● **Written problem**:
Among the lines below, count those with "from". Give only the number.

● **Raw data**:

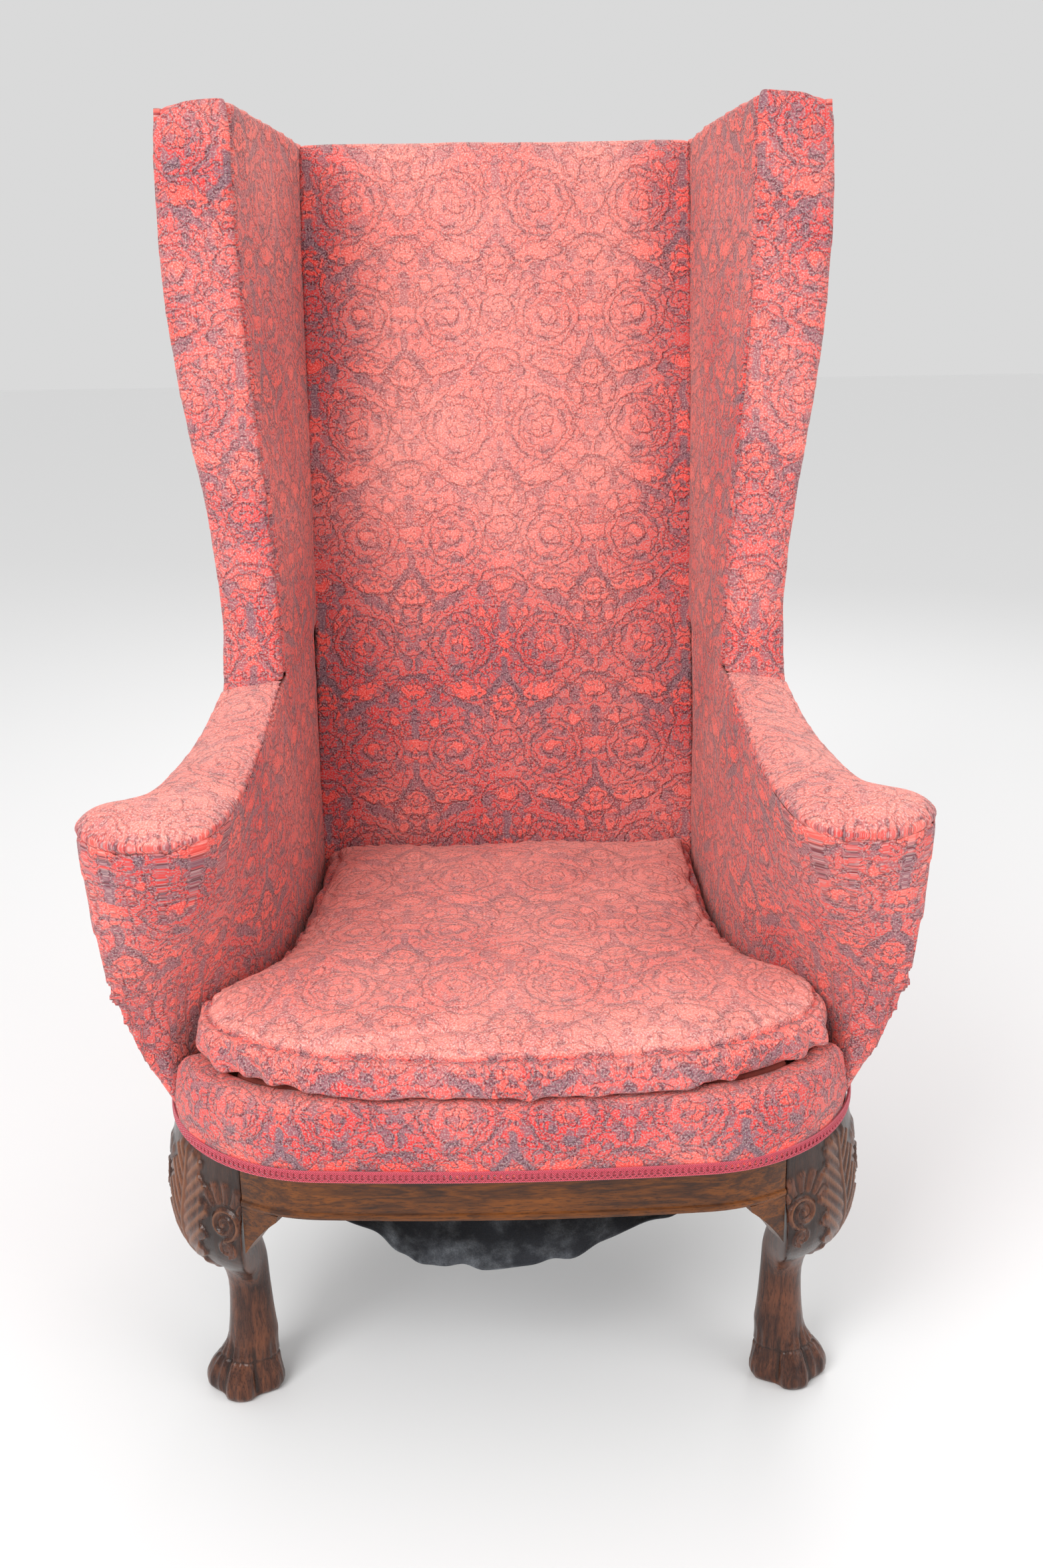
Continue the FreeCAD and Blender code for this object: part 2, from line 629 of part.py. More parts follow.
def arm_rear_rail():
    """Level arm rail from the back end of the arm board to the back post."""
    a, b = arm_top_pairs()[0]
    inner, outer = mix(a, b, 0.42), mix(a, b, 0.88)
    rear_y = post_front_y(ARM_BOARD_REAR_Z - ARM_BOARD_THICKNESS)
    rear_x = POST_INNER_X + 6.0
    return slab([inner[:2], outer[:2], (rear_x + outer[0] - inner[0], rear_y), (rear_x, rear_y)],
                ARM_BOARD_REAR_Z - ARM_BOARD_THICKNESS, ARM_BOARD_REAR_Z)


def arm_post():
    """Sawn arm post on the leg block, curved to follow the inside of the arm up to the arm board."""
    head_z = ARM_HEIGHT - ARM_TOP_THICKNESS - ARM_BOARD_THICKNESS
    half = ARM_POST_SHARE * (SEAT_HALF_WIDTH - BACK_HALF_WIDTH) / 2
    rings = []
    for (x, y), z in ((seat_point(LEG_BACK_DEG - 6.0, REBATE_INSET + 2 * half), RAIL_TOP_Z),
                      (plan(0.755, 0.64), CREASE_Z + 4.0), (plan(0.735, 0.615), ARM_LOW_Z),
                      (plan(0.774, 0.752), ARM_MID_Z), (plan(0.766, 0.79), head_z)):
        rings.append([(x - half, y - half, z), (x + half, y - half, z), (x + half, y + half, z),
                      (x - half, y + half, z)])
    return skinned(rings)


def arm_tack_rail():
    """Tack rail just above the seat, from the arm post to the back post."""
    bottom = RAIL_TOP_Z + 74.0
    rear_y = post_front_y(bottom)
    front = plan(0.57, 0.62)
    rear = (POST_INNER_X + 8.0, rear_y)
    return slab([front, (front[0] + 17.0, front[1] - 4.0), (rear[0] + 18.0, rear_y), rear],
                bottom, bottom + TACK_RAIL_HEIGHT)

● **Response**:
3